2. The process of claim 1 wherein said pipeline gas has a heating value of at least 1000 BTU per SCF.
3. The process of claim 2 wherein the gas from step (a) contains less than 3-5 ppm of sulfur.
4. The process of claim 3 wherein said catalyst of step (b) is maintained as a fluidized bed.
5. The process of claim 4 wherein step (b) is effected with a hydrogen to carbon monoxide mole ratio of from 0.8:1 to 2.5:1.
6. The process of claim 5 wherein the temperature rise in the contacting of step (d) is from 150° F. to 500° F.
7. The process of claim 6 wherein said temperature rise in step (d) is controlled by the use of a quench gas in step (d).

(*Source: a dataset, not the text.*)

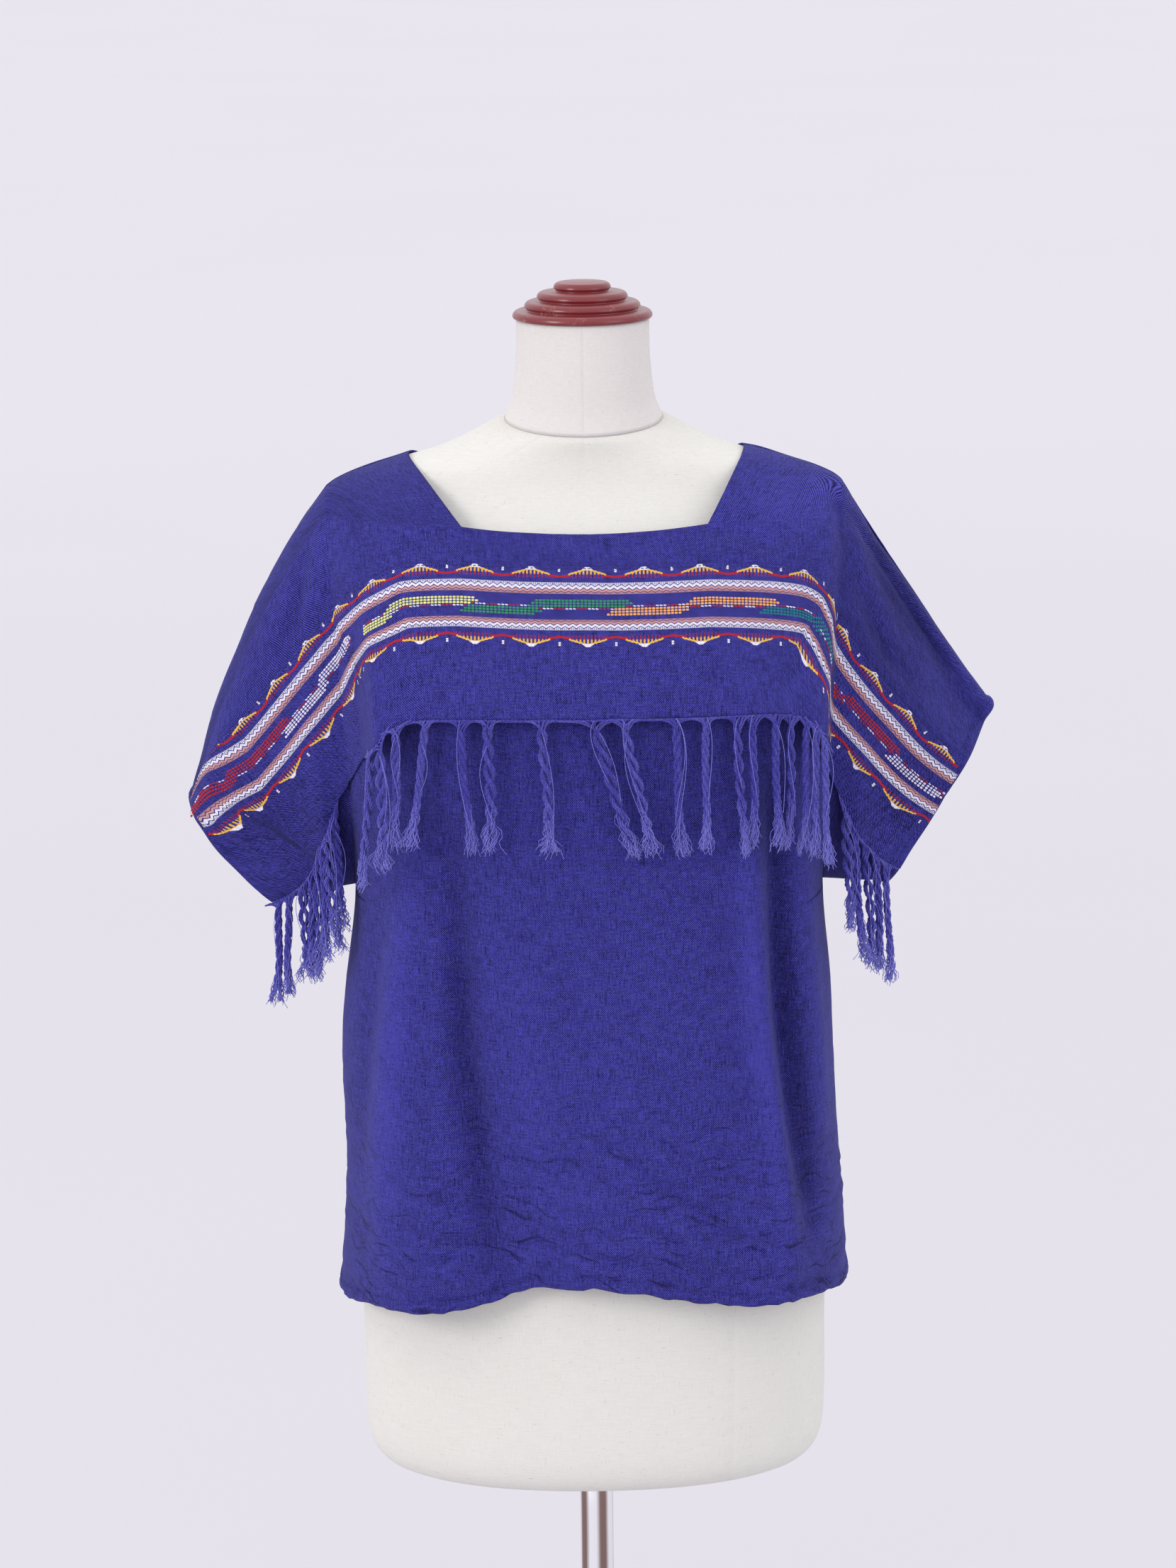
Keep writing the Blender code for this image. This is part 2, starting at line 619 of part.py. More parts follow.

8. The process of claim 7 wherein the quench gas is a portion of the gas obtained in step (c) which is compressed and expanded to effect quench cooling in step (d).
9. The process of claim 6 wherein the gas employed in step (d) contains 1% to 3% of carbon monoxide and 4% to 11% of hydrogen, by volume.
10. The process of claim 9 wherein step (d) is effected at a temperature of from 425° to 475° C. and a pressure of from 30 to 75 atms.
11. The process of claim 10 wherein step (d) is effected at a temperature of from 260° to 480° C.
12. The process of claim 11 wherein a portion of the gas obtained in step (c) is recycled to step (b) to adjust the carbon monoxide to hydrogen ratio in step (b).
13. The process of claim 2 wherein the said gas contains from 15% to 50% carbon monoxide and from 30% to 40% of hydrogen, by volume.
14. The process of claim 2 wherein step (b) is effected with a hydrogen to carbon monoxide mole ratio of from 0.9:1 to 1.8:1.
15. The process of claim 5 wherein the heating value of the pipeline gas is from 1025-1100 BTU per SCF.